Когда я сидела у Василия Семеновича Гроссмана, слушала его и записывала, была какая-то приподнятость и гордость от этих слов, что Альберт Эйнштейн, стоящий во главе Комитета общественных деятелей Америки, обратился к нам с предложением принять участие в создании "Черной книги".

Факт, мне кажется, потерянный в нашей истории. Даже сейчас, когда заговорили о "Черной книге", пишут об Еврейском антифашистском комитете, не упоминая о его мировых связях.

Василий Семенович Гроссман рассказал о Международном объединении общественных организаций вокруг издания. Он назвал все главные имена во всем мире. И это объединение гуманистических сил всего мира вселяло надежду и высоту чувств.

К этому моменту была готова первая часть. Потом, через много лет, я прочитала у Эренбурга, что он тоже принимал участие в создании "Черной книги" и что работа пошла особенно активно с конца 1944 года.

Но главным собирателем, редактором, организатором, чернорабочим в буквальном смысле этого слова был Василий Семенович Гроссман.

Много лет спустя он сказал мне, что готовый макет книги пошел под нож - это подлинные его слова. Это случилось еще до разгрома Еврейского антифашистского комитета и ареста Фефера, Галкина, Бергельсона, Квитко, Маркиша и многих других в 1948 году.

То, что рассказал мне Василий Семенович, нужно считать главным документом в истории создания "Черной книги" - ее замысла, размаха, участия общественных сил всего мира. Ее характера и формы. Мне неудобно к этому добавлять, что единственным человеком, который получил за нее гонорар, была я. Сама я не помню, но понимаю, что было так. И вообще, заметку мою хвалили...

Заслуга, конечно, не моя, а Василия Семеновича Гроссмана.

Так работа Гроссмана, начатая фактически под руководством Альберта Эйнштейна, в объединении со многими прекрасными людьми мира - "пошла под нож". Конечно, этот разгром "Черной книги" и ее деятелей шел от Сталина.

А Гроссман должен был пережить первое уничтожение рукописи. Об этом он не забывал никогда. Но не отступил от своего пути ни на шаг. Ведь антифашизм Гроссмана вырос из гуманизма русской литературы.
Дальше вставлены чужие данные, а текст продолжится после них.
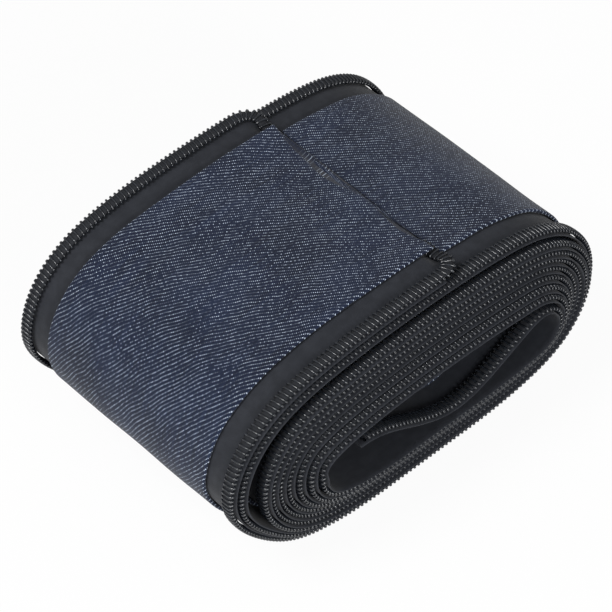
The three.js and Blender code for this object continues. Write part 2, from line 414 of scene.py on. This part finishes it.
def tape(name, far_side, material):
    section = tape_section()
    start = ROLL.at_x(OUTER_END_X - HOOK_SETBACK - 0.5)
    turn_end = start + HOOK_TAPE_LENGTH
    turn = np.arange(start, turn_end, HOOK_TAPE_STEP)
    run = np.arange(turn_end, ROLL.length, CLOTH_STEP)
    along = np.concatenate([turn, run, [ROLL.length]])[:, None]
    across = section[None, :, 0] + 0 * along
    level = section[None, :, 1] + 0 * along

    # Round the coil's hook the tape is cut back and dips with the coil under the denim
    hook = ROLL.at_x(OUTER_END_X - HOOK_SETBACK - HOOK_RADIUS)
    inner_radius = HOOK_RADIUS - HOOK_TAPE_GAP
    past = np.clip(hook - along, 0, inner_radius - HOOK_TAPE_GAP)
    rim = COIL_MIDDLE + HOOK_RADIUS - np.sqrt(np.maximum(inner_radius ** 2 - past ** 2, 0))
    cut = np.where(past > 0, rim, TAPE_INSET)
    share = (across - TAPE_INSET) / TAPE_WIDTH
    across = cut + share * (TAPE_INSET + TAPE_WIDTH - cut)
    level = level - HOOK_TAPE_DIP * smoothstep(past, 0.5, 6.0) * smoothstep(across, 3.0, 13.0)
    phase = 2 if far_side else 0
    level = level + TAPE_RIPPLE * np.sin(along / TAPE_RIPPLE_SIZE + phase) * share
    points = ROLL.place(along, from_edge(across, far_side), level)
    uv = np.stack([along + 0 * across, across], -1)
    faces = tube_faces(len(along), len(section), far_side)
    return mesh_piece(name, points, faces, material, uv)


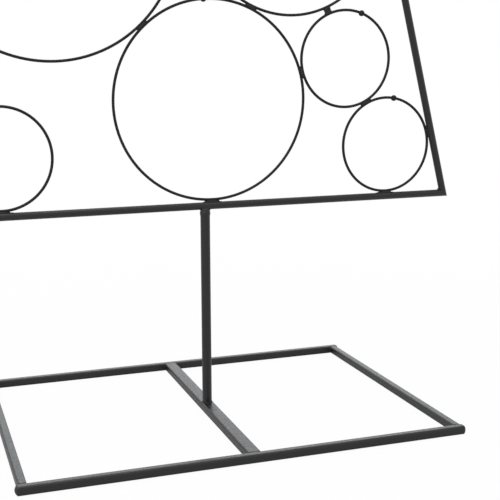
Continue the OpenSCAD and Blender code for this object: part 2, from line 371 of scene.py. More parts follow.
# Coat of the rings: the tubes' powder, painted blacker and flatter as painted shade for the
# darker look of the thin round wire in this light
WIRE_COAT_WITH_PAINTED_SHADE = PowderCoat(
    name="wire_powder_coat_painted_shade", colour="#0b0b0b", sheen_low=0.42, sheen_high=0.55,
    gloss=0.25, peel_mm=1.1, peel_depth_mm=0.02, cloud_mm=5.0)
# Coat over a weld: it pulls thin on the ripples and stays rougher
WELD_COAT = PowderCoat(
    name="weld_powder_coat", colour="#121212", sheen_low=0.40, sheen_high=0.58,
    gloss=0.38, peel_mm=0.9, peel_depth_mm=0.04, cloud_mm=4.0)


# --- geometry read from the solids ---


class Rod(Enum):
    """The three rods of the triangle, by the side they stand on."""

    LEFT = -1
    BOTTOM = 0
    RIGHT = 1


@dataclass(frozen=True)
class Ring:
    """Centre line of one wire ring in the plane of the triangle.

    Attributes:
        x: Sideways place of its centre.
        z: Height of its centre.
        radius: Radius of the wire's centre line.
        wire: Radius of the wire.
    """

    x: float
    z: float
    radius: float
    wire: float

    @classmethod
    def from_name(cls, name: str) -> "Ring":
        """Reads a ring from its solid, whose top, foot and right side must be there.

        Args:
            name: The ring's name, without the "ring_" of its solid.

        Returns:
            The ring's centre line.
        """
        low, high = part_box(f"ring_{name}")
        wire = (high.y - low.y) / 2
        radius = (high.z - low.z) / 2 - wire
        return cls(high.x - radius - wire, (high.z + low.z) / 2, radius, wire)

    @property
    def centre(self) -> Vector:
        """The ring's centre as a point in space."""
        return Vector((self.x, 0.0, self.z))


@dataclass(frozen=True)
class RingGap:
    """The gap between the centre lines of two neighbouring rings.

    Attributes:
        middle: The gap's middle.
        across: Unit direction from the first ring to the second.
        along: Unit direction square to it, in the plane of the rings.
        width: The gap's width.
    """

    middle: Vector
    across: Vector
    along: Vector
    width: float

    @classmethod
    def between(cls, one: Ring, other: Ring) -> "RingGap":
        """Finds the gap between two rings.

        Args:
            one: The first ring.
            other: The second ring.

        Returns:
            The gap.
        """
        apart = other.centre - one.centre
        across = apart.normalized()
        width = apart.length - one.radius - other.radius
        middle = one.centre + across * (one.radius + width / 2)
        return cls(middle, across, quarter_turn(across), width)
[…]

Как у Виктора Некрасова, первую повесть которого в эти именно годы с радостью встретил Гроссман. "Бабий яр" Некрасова и "Треблинский ад" Гроссмана вели свою линию от одних - короленковских - истоков нашей литературы.

"Треблинский ад" Гроссмана имел почти такую же судьбу, как "Черная книга". Не в точности, конечно, потому что не пошел под нож, но не переиздавался никогда в течение долгих лет. И до сих пор я не слышала, чтобы в какой-нибудь сборник был включен "Треблинский ад"

Но в те дни, когда я приходила к нему в 1945 году, по рукам ходил журнал "Знамя", в котором только что был напечатан "Треблинский ад". Обычными словами нельзя было передать потрясение, которое он принес. И эта прядь мягких женских волос... навсегда осталась в памяти тех, кто читал.

Тоже - "памяти павших" - так, как понимал Гроссман свою писательскую задачу.

"Треблинский ад" не имеет жанрового определения. Не повесть, не очерк, не статья. Просто "ад"...

Гроссман первым вступил на станцию Треблинка вместе с частями наступающей армии и первым написал о том, что увидел и узнал.

"...На восток от Варшавы вдоль Западного Буга тянутся пески и болота, стоят густые сосновые и лиственные леса. Места эти пустынные и унылые, деревни тут редки. И пешеход и проезжий избегают песчаных узких проселков, где нога увязает, а колесо уходит по самую ось в глубокий песок. Здесь на Седлецкой железнодорожной ветке расположена маленькая захолустная станция Треблинка в шестидесяти с лишним километрах от Варшавы..."

Так сухо, чуть сдавленно и по-особенному точно начинает Гроссман свой рассказ. Сосны, песок, песок... Пустырь, окруженный соснами, - "почва здесь скупа и неплодородна, и крестьяне не обрабатывают ее". Пустырь, окруженный соснами, не случайно приковывает к себе взгляд Гроссмана. Потому что дальше идут слова: "Этот убогий пустырь был выбран и одобрен германским рейхсфюрером СС Генрихом Гиммлером для постройки всемирной плахи. Здесь была устроена главная плаха СС..."

Гроссман отлично понимает, что фашисты хранили в страшной тайне совершенные здесь преступления. И, вступив на эту землю, он, не теряя ни минуты (в буквальном смысле этого слова), организованно, умно и очень энергично ведет свое расследование-исследование.